The repetitive structure of a linear accelerator naturally suggests the use of alternating rather than constant voltages to create the electric fields. A positively charged particle accelerated toward a negative potential, for example, will receive a renewed push if the potential becomes positive as the particle passes by. In practice the voltages must change very rapidly. For example, at an energy of 1 MeV a proton is already traveling at very high speeds—46 percent of the speed of light—so that it covers a distance of about 1.4 metres (4.6 feet) in 0.01 microsecond. (One microsecond is a millionth of a second.) This implies that in a repeated structure several metres long, the electric fields must alternate—that is, change direction—at a frequency of at least 100 million cycles per second, or 100 megahertz (MHz). Both linear and cyclic accelerators generally accelerate particles by using the alternating electric fields present in electromagnetic waves, typically at frequencies from 100 to 3,000 MHz—that is, ranging from radiowaves to microwaves.

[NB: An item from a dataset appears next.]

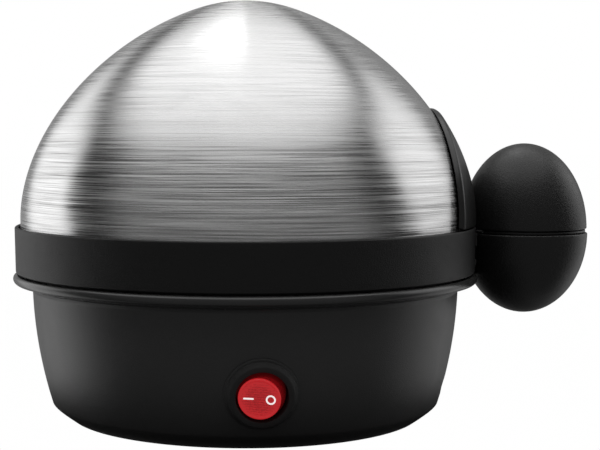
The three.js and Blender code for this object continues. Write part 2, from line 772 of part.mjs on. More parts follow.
// A lid let into the lower shell's mouth, with a skirt that grips inside it.
function lowerHandleCap() {
  const radius = lowerHandleRadius - handleWall - clearance;
  const outline = [
    p2(0, lowerHandleZ - 2),
    p2(radius - 2, lowerHandleZ - 2),
    p2(radius - 2, lowerHandleZ - 3.4),
    p2(radius - 0.5, lowerHandleZ - 3.4),
    p2(radius, lowerHandleZ - 1),
    p2(radius, lowerHandleZ),
    p2(0, lowerHandleZ),
  ];
  const flat = rimRadius + handleBandGap + handleWall + clearance;
  const made = turnedSolid(outline, 2 * smallSides).translate([handleX, 0, 0]).subtract(withinRadius(flat));
  return piece('lower_handle_cap', made, blackPlastic);
}

// ---- lid ----
// The lid's outline is a superellipse, with its tip rounded by a ball that meets it without a corner.
function lidCurve(steps = 9) {
  const at = (t) => p2(
    lidRadius * Math.cos(t) ** (2 / lidPowerR),
    lidWidestZ + lidHeight * Math.sin(t) ** (2 / lidPowerZ),
  );
  const tipT = Math.acos((lidTipRadius / lidRadius) ** (lidPowerR / 2));
  const tip = at(tipT);
  const before = at(tipT - 1e-4);
  const slope = (before.y - tip.y) / (tip.x - before.x);
  const centreZ = tip.y - tip.x / slope;
  const ball = Math.hypot(tip.x, tip.y - centreZ);
  const tipAngle = THREE.MathUtils.radToDeg(Math.asin((tip.y - centreZ) / ball));
  const points = [p2(lidRadius, lidBottomZ)];
  for (let i = 0; i <= steps; i += 1) {
    points.push(at((tipT * i) / steps));
  }
  points.push(...arc(0, centreZ, ball, tipAngle, 90, 2).slice(1));
  points[points.length - 1].x = 0;
  return points;
}
const lidOutline = lidCurve();

// The lid's outline moved along its normals, outwards for a positive distance.
function lidOffset(distance) {
  const last = lidOutline.length - 1;
  return lidOutline.map((p, i) => {
    const from = lidOutline[Math.max(i - 1, 0)];
    const to = lidOutline[Math.min(i + 1, last)];
    const along = to.clone().sub(from).normalize();
    const moved = p2(p.x + along.y * distance, p.y - along.x * distance);
    if (i === 0) {
      moved.y = p.y;
    }
    if (i === last) {
      moved.set(0, p.y + distance);
    }
    return moved;
  });
}
const underLid = (distance) => turnedSolid([p2(0, lidBottomZ), ...lidOffset(distance)]);

// The lid's outer radius at a height, between the outline's points.
function lidRadiusAt(z) {
  const i = lidOutline.findIndex((p) => p.y > z);
  const [a, b] = [lidOutline[i - 1], lidOutline[i]];
  return a.x + ((b.x - a.x) * (z - a.y)) / (b.y - a.y);
}

const lidScrewZ = bandTopZ + lidScrewHeight;
const lidScrewYs = [-lidScrewSpacing / 2, lidScrewSpacing / 2];
function lidScrewHoles(from, to) {
  const holes = lidScrewYs.map((y) => rod(handleScrewRadius + 0.5, [from, y, lidScrewZ], [to, y, lidScrewZ], 12));
  return holes[0].add(holes[1]);
}

function lidDome() {
  const inner = lidOffset(-sheet);
  const made = turnedSolid([...lidOffset(0), ...inner.reverse()]);
  const ventZ = lidWidestZ + 0.7 * lidHeight;
  const vent = rod(ventRadius, [0, lidRadiusAt(ventZ) - 8, ventZ - 6], [0, lidRadiusAt(ventZ) + 8, ventZ + 6], 12);
  return piece('lid_dome', made.subtract(lidScrewHoles(60, 100)).subtract(vent), brushedSteel);
}

// A half-round moulding that follows the lid: a skin with a rim that reaches back to the steel.
const shieldBottomZ = bandTopZ + 0.5;
function lidShield() {
  const centreZ = bandTopZ - 0.4;
  const round = (radius) => rod(radius, [40, 0, centreZ], [120, 0, centreZ], 40);
  const above = block([40, -60, shieldBottomZ], [120, 60, 200]);
  const hollow = underLid(shieldProud - shieldWall).intersect(round(shieldRadius - shieldWall))
    .subtract(block([40, -60, 0], [120, 60, shieldBottomZ + shieldWall]));
  const seats = lidScrewYs.map((y) => rod(handleBossRadius, [70, y, lidScrewZ], [120, y, lidScrewZ]));
  const made = underLid(shieldProud).intersect(round(shieldRadius)).intersect(above)
    .subtract(hollow.subtract(seats[0].add(seats[1])))
    .subtract(underLid(clearance))
    .subtract(lidScrewHoles(60, 120));
  return piece('lid_shield', made, glossBlack);
}

function upperHandleShell() {
  const outside = halfEgg(upperHandleRadius, upperHandleHeight, upperHandleZ, 1);
  const inner = halfEgg(upperHandleRadius - handleWall, upperHandleHeight - handleWall, upperHandleZ, 1)
    .subtract(underLid(shieldProud + clearance + handleWall));
  const bosses = lidScrewYs.map(
    (y) => rod(handleBossRadius, [70, y, lidScrewZ], [handleX - 2, y, lidScrewZ]).intersect(outside),
  );
  const pilots = lidScrewYs.map(
    (y) => rod(handleScrewRadius + clearance, [70, y, lidScrewZ], [handleX - 4, y, lidScrewZ], 12),
  );
  const made = outside.subtract(inner).add(bosses[0]).add(bosses[1])
    .subtract(underLid(shieldProud + clearance))
    .subtract(pilots[0])
    .subtract(pilots[1]);
  return piece('upper_handle_shell', made, blackPlastic);
}

// A plug for the upper shell's mouth, with a lip that fills the gap between the two handles.
function upperHandleCap() {
  const radius = upperHandleRadius - handleWall - clearance;
  const lip = upperHandleRadius - handleLipInset;
  const outline = [
    p2(0, lowerHandleZ + clearance),
    p2(lip, lowerHandleZ + clearance),
    p2(lip, upperHandleZ - clearance),
    p2(radius, upperHandleZ - clearance),
    p2(radius, upperHandleZ + 2),
    p2(0, upperHandleZ + 2),
  ];
  const flat = lidRadius + shieldProud + handleWall + 2 * clearance + 0.4;
  const made = turnedSolid(outline, 2 * smallSides).translate([handleX, 0, 0]).subtract(withinRadius(flat));
  return piece('upper_handle_cap', made, blackPlastic);
}

// A bent steel plate inside the lid that spreads the screws' load.
function lidInnerPlate() {
  const outer = -sheet - platePlay;
  const trim = block(
    [40, -plateHalfWidth, lidScrewZ - plateHalfHeight],
    [120, plateHalfWidth, lidScrewZ + plateHalfHeight],
  );
  const made = underLid(outer).subtract(underLid(outer - plateThickness)).intersect(trim);
  return piece('lid_inner_plate', made.subtract(lidScrewHoles(60, 100)), zincSteel);
}

function lidScrew(y, index) {
  const headRadius = 2.8;
  const plateRadius = lidRadiusAt(lidScrewZ + headRadius) - sheet - platePlay - plateThickness;
  const headFace = Math.sqrt(plateRadius ** 2 - (Math.abs(y) + headRadius) ** 2) - clearance - 0.2;
  const shankEnd = headFace + shieldProud + lidScrewReach;
  const outline = [
    p2(0, headFace - 2),
    p2(headRadius - 0.6, headFace - 2),
    p2(headRadius, headFace - 1.2),
    p2(headRadius, headFace),
    p2(handleScrewRadius, headFace),
    p2(handleScrewRadius, shankEnd - 1),
    p2(0, shankEnd),
  ];
  const geometry = turned(outline, 8).rotateY(Math.PI / 2).translate(0, y, lidScrewZ);
  return piece(`lid_screw_${index}`, geometry, zincSteel);
}

// ---- the whole cooker ----
const base = new THREE.Group();
base.add(
  housing(),
  heatingPan(),
  panSeal(),
  heatingElement(),
  elementTab(1, 'element_tab_1'),
  elementTab(-1, 'element_tab_2'),
  thermostat(),
  thermostatBracket(),
  thermalFuse(),
  switchGroup(),
  cordBush(),
  terminalBlock(),
  ...wires(),
  bottomCover(),
);
bracketAngles.forEach((angle, i) => {
  base.add(panStud(angle, i + 1), panBracket(angle, i + 1), panNut(angle, i + 1));
});
coverScrewAngles.forEach((angle, i) => base.add(coverScrew(angle, i + 1)));
footAngles.forEach((angle, i) => base.add(foot(angle, i + 1)));

const tray = new THREE.Group();
tray.add(eggTray(), lowerHandleShell(), lowerHandleCap(), lowerHandleScrew());

const lid = new THREE.Group();
lid.add(lidDome(), lidShield(), upperHandleShell(), upperHandleCap(), lidInnerPlate());
lidScrewYs.forEach((y, i) => lid.add(lidScrew(y, i + 1)));

// The part's origin is on the table, midway between the bead's left side and the handle's right side.
const cooker = new THREE.Group();
cooker.position.x = -centreShift;
cooker.add(base, tray, lid);

export default cooker;
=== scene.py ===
"""Looks of the egg cooker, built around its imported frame.

Lengths are millimetres here and become metres as each mesh is made. Radii are measured from the bowl's axis,
and the switch has a frame of its own, taken from its hinge.
"""
import json
import math

import bmesh
import bpy
import numpy as np
from mathutils import Matrix, Vector
from mathutils.geometry import delaunay_2d_cdt


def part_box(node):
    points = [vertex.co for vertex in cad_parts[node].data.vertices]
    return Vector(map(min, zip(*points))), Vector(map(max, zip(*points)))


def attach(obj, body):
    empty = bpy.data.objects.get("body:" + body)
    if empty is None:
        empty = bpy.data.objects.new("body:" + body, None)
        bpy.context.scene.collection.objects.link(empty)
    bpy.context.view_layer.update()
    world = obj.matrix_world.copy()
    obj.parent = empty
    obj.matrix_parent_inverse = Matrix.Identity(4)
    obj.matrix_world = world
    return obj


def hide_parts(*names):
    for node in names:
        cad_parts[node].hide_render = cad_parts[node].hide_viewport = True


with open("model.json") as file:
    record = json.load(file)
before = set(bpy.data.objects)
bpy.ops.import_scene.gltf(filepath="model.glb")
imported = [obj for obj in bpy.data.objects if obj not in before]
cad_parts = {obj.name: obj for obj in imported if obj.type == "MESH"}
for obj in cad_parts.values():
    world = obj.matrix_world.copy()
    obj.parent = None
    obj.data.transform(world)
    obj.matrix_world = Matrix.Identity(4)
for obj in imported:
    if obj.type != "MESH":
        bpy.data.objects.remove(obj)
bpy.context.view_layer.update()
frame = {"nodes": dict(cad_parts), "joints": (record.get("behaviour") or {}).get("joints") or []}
MM = 0.001
TAU = 2 * math.pi


# ---------------------------------------------------------------- sizes from the frame
def box_mm(node):
    """A CAD node's lowest and highest corners, in millimetres."""
    low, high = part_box(node)
    return np.array(low) / MM, np.array(high) / MM


lid_low, lid_high = box_mm("lid_dome")
housing_low, housing_high = box_mm("housing")
tray_low, tray_high = box_mm("egg_tray")
lower_low, lower_high = box_mm("lower_handle_shell")
upper_low, upper_high = box_mm("upper_handle_shell")
pan_low, pan_high = box_mm("heating_pan")
cover_low, cover_high = box_mm("bottom_cover")
seal_low, seal_high = box_mm("pan_seal")
bush_low, bush_high = box_mm("cord_bush")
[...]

An electromagnetic wave is in effect a combination of oscillating electric and magnetic fields vibrating at right angles to each other. The key with a particle accelerator is to set up the wave so that, when the particles arrive, the electric field is in the direction needed to accelerate the particles. This can be done with a standing wave—a combination of waves moving in opposite directions in an enclosed space, rather like sound waves vibrating in an organ pipe. Alternatively, for very fast-moving electrons, which travel very close to the speed of light (in other words, close to the speed of the wave itself), a traveling wave can be used for acceleration (Sutton, 2012).